Plain mutual exclusion does not prevent this. The downstream system has no way to distinguish a current writer from a stale one.
Every time a lock is acquired, Clavis increments a cluster-wide counter and returns the new value as a fencing token. The token is globally monotonic: it never decreases and is never reused.
A downstream system (database, queue, external API) can store the highest token it has accepted and reject any write carrying a lower token. That makes stale writes impossible, regardless of timing.

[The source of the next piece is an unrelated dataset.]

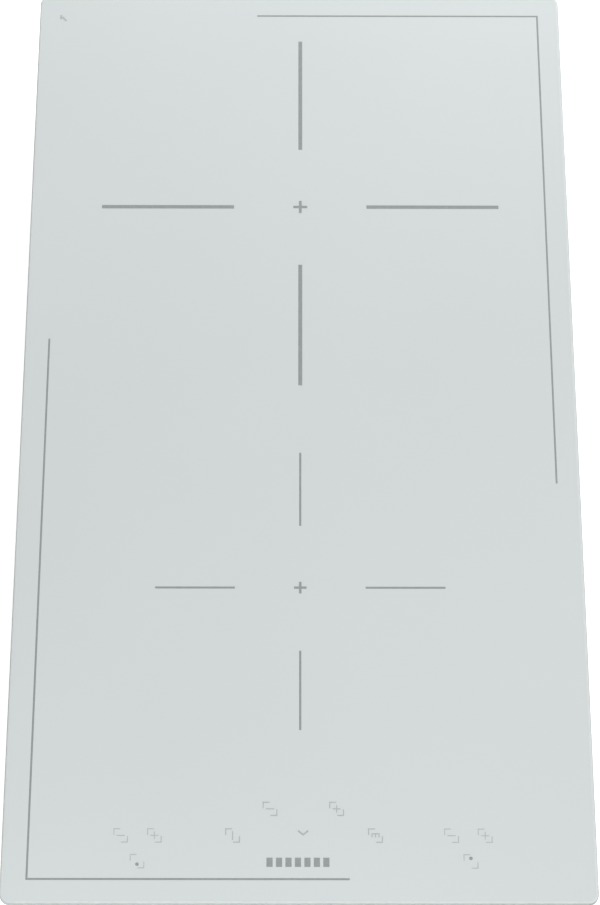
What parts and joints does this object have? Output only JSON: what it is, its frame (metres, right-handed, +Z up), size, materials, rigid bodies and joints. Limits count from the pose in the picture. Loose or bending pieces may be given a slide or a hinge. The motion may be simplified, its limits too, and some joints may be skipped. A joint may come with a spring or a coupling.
{
  "type": "built-in induction cooktop",
  "caption": "Narrow frameless built-in induction cooktop: white glass over a slotted sheet-steel tray with coils, power board, blower and a terminal box below.",
  "frame": {"origin": "centre of the footprint, on the plane of the pressed feet under the casing tray", "axes": "+Z up through the cooking surface, -Y towards the user, +X to the user's right"},
  "size_m": [0.29, 0.52, 0.056],
  "materials": {
    "white_glass": "glossy back-printed white glass",
    "silicone": "satin silicone",
    "foam": "closed-cell foam",
    "black_steel": "black powder coat",
    "galvanised": "galvanised, fine spangle",
    "spring_steel": "bright zinc",
    "aluminium": "mill finish",
    "black_plastic": "moulded, fine texture",
    "grey_plastic": "moulded",
    "copper": "enamelled copper wire",
    "ferrite": "sintered, matte",
    "mica": "layered mica",
    "circuit_board": "solder mask",
    "capacitor": "moulded case",
    "sleeve": "woven glass sleeve"
  },
  "bodies": {
    "housing": {"glass_panel": "white_glass", "worktop_gasket": "foam", "glass_adhesive": "silicone", "glass_frame": "black_steel", "casing_tray": "galvanised", "case_screw_rear_right": "spring_steel", "case_screw_rear_left": "spring_steel", "case_screw_front_right": "spring_steel", "case_screw_front_left": "spring_steel", "terminal_box": "black_plastic", "terminal_block": "grey_plastic", "cable_clamp": "grey_plastic", "cable_grommet": "silicone", "mains_lead": "sleeve", "earth_lead": "sleeve", "coil_plate": "aluminium", "rear_coil_former": "black_plastic", "rear_coil_winding": "copper", "rear_mica_disc": "mica", "rear_temperature_sensor": "sleeve", "rear_ferrite_1": "ferrite", "rear_ferrite_2": "ferrite", "rear_ferrite_3": "ferrite", "rear_ferrite_4": "ferrite", "rear_ferrite_5": "ferrite", "rear_ferrite_6": "ferrite", "front_coil_former": "black_plastic", "front_coil_winding": "copper", "front_mica_disc": "mica", "front_temperature_sensor": "sleeve", "front_ferrite_1": "ferrite", "front_ferrite_2": "ferrite", "front_ferrite_3": "ferrite", "front_ferrite_4": "ferrite", "rear_coil_lead": "sleeve", "front_coil_lead": "sleeve", "board_carrier": "black_plastic", "power_board": "circuit_board", "heat_sink": "aluminium", "power_transistor_rear": "black_plastic", "power_transistor_front": "black_plastic", "bridge_rectifier": "black_plastic", "smoothing_capacitor": "capacitor", "resonant_capacitor_rear": "capacitor", "resonant_capacitor_front": "capacitor", "filter_choke": "copper", "switching_transformer": "ferrite", "blower_scroll": "black_plastic", "blower_cover": "black_plastic", "blower_motor": "grey_plastic", "air_duct": "black_plastic", "control_carrier": "black_plastic", "control_board": "circuit_board", "control_ribbon": "sleeve"},
    "impeller": {"blower_impeller": "black_plastic"},
    "lid": {"terminal_lid": "black_plastic"},
    "clip_rear_right": {"side_clip_rear_right": "spring_steel"},
    "clip_rear_left": {"side_clip_rear_left": "spring_steel"},
    "clip_front_right": {"side_clip_front_right": "spring_steel"},
    "clip_front_left": {"side_clip_front_left": "spring_steel"}
  },
  "joints": [
    {"name": "impeller_spin", "type": "hinge", "parent": "housing", "child": "impeller", "pos_m": [0.062, 0.18, 0.018], "axis": [0, 0, 1], "continuous": true},
    {"name": "lid_hinge", "type": "hinge", "parent": "housing", "child": "lid", "pos_m": [-0.09, 0.191, 0.0036], "axis": [-1, 0, 0], "range_deg": [0, 90]},
    {"name": "clip_flex_rear_right", "type": "hinge", "parent": "housing", "child": "clip_rear_right", "pos_m": [0.1321, 0.165, 0.0203], "axis": [0, -1, 0], "range_deg": [0, 6], "stiffness_Nm_per_rad": 2},
    {"name": "clip_flex_rear_left", "type": "hinge", "parent": "housing", "child": "clip_rear_left", "pos_m": [-0.1321, 0.165, 0.0203], "axis": [0, 1, 0], "range_deg": [0, 6], "stiffness_Nm_per_rad": 2},
    {"name": "clip_flex_front_right", "type": "hinge", "parent": "housing", "child": "clip_front_right", "pos_m": [0.1321, -0.165, 0.0203], "axis": [0, -1, 0], "range_deg": [0, 6], "stiffness_Nm_per_rad": 2},
    {"name": "clip_flex_front_left", "type": "hinge", "parent": "housing", "child": "clip_front_left", "pos_m": [-0.1321, -0.165, 0.0203], "axis": [0, 1, 0], "range_deg": [0, 6], "stiffness_Nm_per_rad": 2}
  ]
}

Worker A acquires lock -> token = 5
Worker A pauses
Worker B acquires lock -> token = 6, writes to DB with token 6
Worker A resumes, writes -> DB sees token 5 < 6, rejects the write
- A controller or scheduler that should have exactly one active instance
- A migration runner that must not double-apply work
- A workflow executor that touches external systems
- A job worker writing to a database where stale writes would corrupt state
Clavis is a CP system. It prioritizes consistent lock state over availability during partitions or leader loss. All mutating operations go through the Raft leader, commit to a quorum, and apply to a deterministic state machine before becoming visible.
The system is structured as a narrow stack:
gRPC API
Service Layer
Cluster / Raft
Deterministic FSM
BoltDB Persistence
Leases and locks are separate concepts. A lease is a time-bounded session kept alive by heartbeats. A lock is ownership of a named resource, tied to a lease. One lease can hold many locks, and if a lease expires, all its locks are released. This separation means a single heartbeat loop keeps all of a client's locks alive.
Linearizable lock and lease mutations. All writes go through Raft and commit to a quorum before taking effect. There is a single replicated order for every state transition.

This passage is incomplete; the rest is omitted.